- Location: Komić, Croatia
- Date: August 1995
- Target: Elderly Croatian Serb villagers
- Attack type: Mass killing
- Deaths: 9
- Perpetrators: Croatian Army (HV)

= Komić killings =

1995 mass killing by the Croatian Army in Kijani, Croatia

The Komić killings refers to the mass murder of elderly Serb civilians from the village of Komić in August 1995 by members of the Croatian Army (HV), five days after Operation Storm.

==Background==

By March 1991, tensions between Croats and Serbs escalated into the Croatian War of Independence. Following a referendum on independence that was largely boycotted by Croatian Serbs, the Croatian parliament officially adopted independence on 25 June. The Republic of Serb Krajina (RSK) declared its intention to secede from Croatia and join the Republic of Serbia while the Government of the Republic of Croatia declared it a rebellion. Between August 1991 and February 1992, the RSK initiated an ethnic cleansing campaign to drive out the Croat and non-Serb population from RSK-held territory, eventually expelling as many as 250,000 people according to Human Rights Watch. Croatian forces also engaged in ethnic cleansing against Serbs in Eastern and Western Slavonia and parts of the Krajina on a more limited scale. On 4 August 1995, the Croatian Army (HV) launched Operation Storm to retake the Krajina region which was completed successfully by 7 August. The Operation resulted in the exodus of approximately 200,000 Serbs from Krajina while those Serbs who were unable or unwilling to leave their homes, primarily the elderly, were subjected to various crimes. The ICTY puts the number of Serb civilians killed at 324.

==Killings==
Five days after Operation Storm, HV members entered the Lika village of Komic, killing civilians after burning houses and outbuildings. There were nine victims.
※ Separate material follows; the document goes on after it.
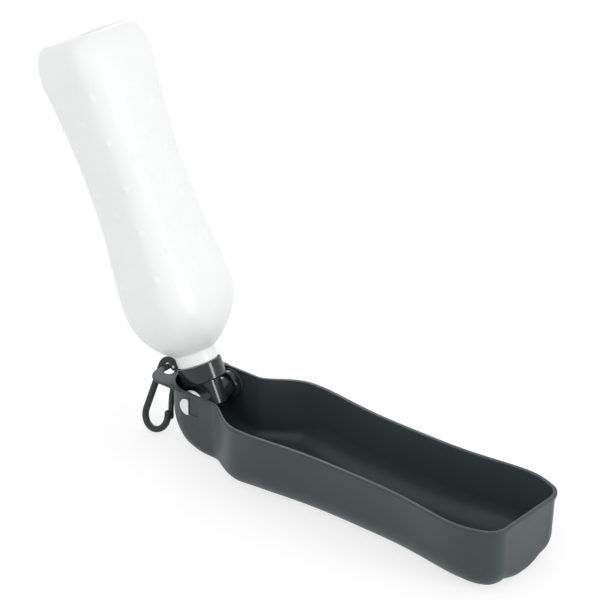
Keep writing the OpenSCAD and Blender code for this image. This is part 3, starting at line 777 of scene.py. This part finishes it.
# A loose collar in the gloss plastic fills the far side, between the barrel's end and the pad.
far_ring = turned_ring("far_collar_skin", rounded(
    [(spool_r + run_gap, collar_y - collar_w), (far_collar_r, collar_y - collar_w), (far_collar_r, collar_y),
     (spool_r + run_gap, collar_y)], [0.2, 1.2, 0.3, 0.2]), across, 128)
dress(far_ring, gloss, "trough", "cap", "far_collar")

rubber = plastic("seal rubber", (0.016, 0.016, 0.017), (0.03, 0.03, 0.03), 0.62, 0.05, 900.0, 0.00002)
silicone = plastic("gasket silicone", (0.55, 0.56, 0.55), (0.62, 0.62, 0.60), 0.5, 0.05, 900.0, 0.00001)
for node, material in (("valve_o_rings", rubber), ("cap_gasket", silicone)):
    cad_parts[node].data.materials.clear()
    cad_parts[node].data.materials.append(material)

# ---------------------------------------------------------------- snap hook
# A small carabiner moulded in dark plastic: a flat strand of rounded section bent into a loop, with
# a sprung gate that turns on a steel pin in the top bend and laps the nose from behind.
strand_w, strand_t, hook_top_r, hook_rest, hook_low_r = 4.0, 3.4, 5.6, 1.95, 9.3
hook_drop, hook_out, hook_nose, hook_side = 31.1, 0.5, 5.7, 1.0
gate_w, gate_t, pin_r, eye_r, lap_gap, ground_gap = 3.2, 2.8, 0.9, 2.4, 0.3, 0.5
bar_z = rim_h - flange_t / 2
body_y, gate_y = -(strand_t + lap_gap) / 2, (gate_t + lap_gap) / 2
hook_reach = hook_rest + hook_drop + hook_low_r + strand_w / 2
hook_tilt = (math.acos((bar_z - ground_gap) / math.hypot(hook_reach, body_y))
             - math.atan(-body_y / hook_reach))
eye_turn = 25
eye_a = math.radians(eye_turn)
eye = np.array([hook_top_r * math.cos(eye_a), hook_top_r * math.sin(eye_a)])
low = np.array([-hook_out, -hook_drop])
leg_a = 180 + math.degrees(math.atan(hook_out / hook_drop)
                           - math.asin((hook_low_r - hook_top_r) / math.hypot(*low)))


def hanging(points):
    """points drawn from the hook's top bend, turned to where the hook leans at rest"""
    p = np.asarray(points, float)
    y, z = p[:, 1], p[:, 2] - hook_rest
    c, s = math.cos(hook_tilt), math.sin(hook_tilt)
    return np.column_stack([p[:, 0] + bar_x, y * c + z * s - hook_side, z * c - y * s + bar_z])


def smooth_route(route, step):
    """the same route in short even steps, its corners rounded"""
    r = np.asarray(route, float)
    run = np.concatenate([[0], np.cumsum(np.linalg.norm(np.diff(r, axis=0), axis=1))])
    at = np.linspace(0, run[-1], int(run[-1] / step) + 2)
    fine = np.column_stack([np.interp(at, run, r[:, 0]), np.interp(at, run, r[:, 1])])
    for _ in range(12):
        fine[1:-1] = (fine[:-2] + 2 * fine[1:-1] + fine[2:]) / 4
    return fine


def strand(name, route, w, t, y, section=28):
    line = smooth_route(route, 0.5)
    turn = np.linspace(0, 2 * math.pi, section, endpoint=False)
    across_w = np.sign(np.cos(turn)) * np.abs(np.cos(turn)) ** 0.55
    across_t = np.sign(np.sin(turn)) * np.abs(np.sin(turn)) ** 0.55
    run = np.gradient(line, axis=0)
    run /= np.linalg.norm(run, axis=1)[:, None]
    ends = [0.45, 0.75, 0.92]
    rings = []
    for i, (q, d) in enumerate(zip(line, run)):
        size = min(1.0, (ends + [1.0])[min(i, 3)], (ends + [1.0])[min(len(line) - 1 - i, 3)])
        side = np.array([-d[1], d[0]])
        rings.append(np.column_stack([q[0] + side[0] * w / 2 * across_w * size, y + t / 2 * across_t * size,
                                      q[1] + side[1] * w / 2 * across_w * size]))
    return new_object(name, hanging(np.concatenate(rings)) * MM, skin_faces(len(rings), section))


def eye_disc(name, r, y, t, edge=0.0, steps=64):
    turn = np.linspace(0, 2 * math.pi, steps, endpoint=False)
    profile = [(r - edge, y - t / 2), (r, y - t / 2 + edge), (r, y + t / 2 - edge), (r - edge, y + t / 2)]
    points = [(eye[0] + pr * math.cos(a), py, eye[1] + pr * math.sin(a)) for pr, py in profile for a in turn]
    return new_object(name, hanging(points) * MM, skin_faces(4, steps))


top_bend = [tuple(hook_top_r * np.array([math.cos(a), math.sin(a)]))
            for a in np.radians(np.arange(eye_turn, leg_a, 5))]
low_bend = [tuple(low + hook_low_r * np.array([math.cos(a), math.sin(a)]))
            for a in np.radians(np.arange(leg_a, 360, 5))]
nose = [tuple(low + [hook_low_r, 0]), tuple(low + [hook_low_r - 0.4, hook_nose / 2]),
        tuple(low + [hook_low_r - 1.0, hook_nose])]
satin = plastic("hook nylon", (0.022, 0.026, 0.028), (0.032, 0.036, 0.038), 0.36, 0.05, 1500.0, 0.00002,
                fixed=(("Specular IOR Level", 0.34),))
steel = plastic("bright steel", (0.55, 0.55, 0.56), (0.62, 0.62, 0.63), 0.25, 0.06, 1800.0, 0.000004,
                fixed=(("Metallic", 1.0),))
hook = strand("hook_strand", top_bend + low_bend + nose, strand_w, strand_t, body_y)
cut_or_join(hook, [eye_disc("eye", eye_r, body_y, strand_t, 0.4)], "UNION")
cut_or_join(hook, [eye_disc("eye_hole", pin_r + 0.01, 0, 30)], "DIFFERENCE")
dress(hook, satin, "hook", "hook", "hook_body")

foot = low + [hook_low_r + 0.2, 0]
bend = np.array([hook_top_r - 1, -3.0])
knee = np.array([hook_top_r - 0.9, -0.4 * hook_drop])
splay = [(mix(knee[0], foot[0], t ** 1.5), mix(knee[1], foot[1], t)) for t in np.linspace(0.1, 1, 10)]
gate_route = [tuple(eye + [0.2, 0]), tuple(bend), tuple(mix(bend, knee, 0.5)), tuple(knee)] + splay
gate = strand("gate_strand", gate_route, gate_w, gate_t, gate_y)
cut_or_join(gate, [eye_disc("gate_eye", eye_r, gate_y, gate_t, 0.35)], "UNION")
cut_or_join(gate, [eye_disc("gate_hole", pin_r + run_gap, 0, 30),
                   eye_disc("spring_room", pin_r + 0.65, 0.9 - 0.01, 1.5)], "DIFFERENCE")
dress(gate, satin, "gate", "hook", "hook_gate")
for node in ("gate_pin", "gate_spring"):
    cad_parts[node].data.materials.clear()
    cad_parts[node].data.materials.append(steel)

# ---------------------------------------------------------------- studio
# A white sweep under soft light, and the camera at the photograph's angle.
floor_mesh = bpy.data.meshes.new("floor")
floor_half, floor_z = 6, -0.0002
floor_corners = [(floor_half * x, floor_half * y, floor_z) for x, y in ((-1, -1), (1, -1), (1, 1), (-1, 1))]
floor_mesh.from_pydata(floor_corners, [], [(0, 1, 2, 3)])
floor = bpy.data.objects.new("floor", floor_mesh)
bpy.context.scene.collection.objects.link(floor)


def seen_rays(nodes, links):
    path = nodes.new("ShaderNodeLightPath")
    first = nodes.new("ShaderNodeMath")
    first.operation = "MAXIMUM"
    both = nodes.new("ShaderNodeMath")
    both.operation = "MAXIMUM"
    links.new(path.outputs["Is Camera Ray"], first.inputs[0])
    links.new(path.outputs["Is Glossy Ray"], first.inputs[1])
    links.new(first.outputs[0], both.inputs[0])
    links.new(path.outputs["Is Transmission Ray"], both.inputs[1])
    return both.outputs[0]


sweep = bpy.data.materials.new("white sweep")
sweep.use_nodes = True
nodes, links = sweep.node_tree.nodes, sweep.node_tree.links
nodes.clear()
output = nodes.new("ShaderNodeOutputMaterial")
plain = nodes.new("ShaderNodeBsdfDiffuse")
plain.inputs["Color"].default_value = (0.8, 0.8, 0.8, 1)
shaded = nodes.new("ShaderNodeBsdfDiffuse")
shaded.inputs["Color"].default_value = (0.30, 0.30, 0.30, 1)
glow = nodes.new("ShaderNodeEmission")
glow.inputs["Strength"].default_value = 0.72
seen = nodes.new("ShaderNodeAddShader")
choose = nodes.new("ShaderNodeMixShader")
links.new(shaded.outputs[0], seen.inputs[0])
links.new(glow.outputs[0], seen.inputs[1])
links.new(seen_rays(nodes, links), choose.inputs[0])
links.new(plain.outputs[0], choose.inputs[1])
links.new(seen.outputs[0], choose.inputs[2])
links.new(choose.outputs[0], output.inputs[0])
floor.data.materials.append(sweep)

world = bpy.data.worlds.new("studio")
bpy.context.scene.world = world
world.use_nodes = True
nodes, links = world.node_tree.nodes, world.node_tree.links
backdrop = nodes["Background"]
sky = nodes.new("ShaderNodeMix")
sky.data_type = "RGBA"
sky.inputs["A"].default_value = (0.82, 0.82, 0.82, 1)
sky.inputs["B"].default_value = (1, 1, 1, 1)
path = nodes.new("ShaderNodeLightPath")
links.new(path.outputs["Is Camera Ray"], sky.inputs["Factor"])
links.new(sky.outputs["Result"], backdrop.inputs["Color"])


def soft_lamp(name, place, aim, width, height, watts):
    lamp = bpy.data.lights.new(name, "AREA")
    lamp.shape = "RECTANGLE"
    lamp.size = width
    lamp.size_y = height
    lamp.energy = watts
    obj = bpy.data.objects.new(name, lamp)
    bpy.context.scene.collection.objects.link(obj)
    back = np.array(place, float) - np.array(aim, float)
    back /= np.linalg.norm(back)
    right = np.cross([0, 0, 1], back)
    right /= np.linalg.norm(right)
    up = np.cross(back, right)
    turn = np.column_stack([right, up, back]).tolist()
    obj.matrix_world = Matrix([[*row, p] for row, p in zip(turn, place)] + [[0, 0, 0, 1]])
    obj.visible_camera = False
    return obj


soft_lamp("front", (0.2, -1.5, 1.1), (0.05, 0, 0.1), 1.2, 0.9, 5.0)
soft_lamp("top", (0.35, 0.35, 1.7), (0.1, 0, 0.05), 1.2, 1.0, 1.5)
strip = soft_lamp("strip", (1.0, 0.2, 0.28), (0, 0, 0.05), 0.22, 0.42, 3.0)
strip.data.diffuse_factor = 0.15
soft_lamp("back", (-0.75, 0.85, 0.62), (-0.03, 0, 0.04), 0.5, 0.35, 2.0)

camera = bpy.data.cameras.new("camera")
camera.lens = 150.0
camera.sensor_width = 36.0
camera.sensor_fit = "HORIZONTAL"
camera.clip_start = 0.05
eye_point = bpy.data.objects.new("camera", camera)
bpy.context.scene.collection.objects.link(eye_point)
az, el = math.radians(40.27), math.radians(26.78)
right = (math.cos(az), math.sin(az), 0)
up = (-math.sin(az) * math.sin(el), math.cos(az) * math.sin(el), math.cos(el))
back = (math.sin(az) * math.cos(el), -math.cos(az) * math.cos(el), math.sin(el))
camera_place = (0.9286, -1.00895, 0.7888)
eye_point.matrix_world = Matrix([[right[k], up[k], back[k], camera_place[k]] for k in range(3)]
                                + [[0, 0, 0, 1]])
bpy.context.scene.camera = eye_point
bpy.context.scene.view_settings.view_transform = "Standard"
According to a U.N. report, three of the victims were burned alive.

===Legal proceedings===
Several of the murders in Komić were included in the ICTY's indictment of former Croatian general Ante Gotovina. In the appeal of the trial of Gotovina et al which acquitted Gotovina and Mladen Markač, the ICTY ruled that there was insufficient evidence to conclude the existence of a joint criminal enterprise to remove Serb civilians by force. The Appeals Chamber further stated that the Croatian Army and Special Police committed crimes after the artillery assault, but the state and military leadership had no role in their planning and creation.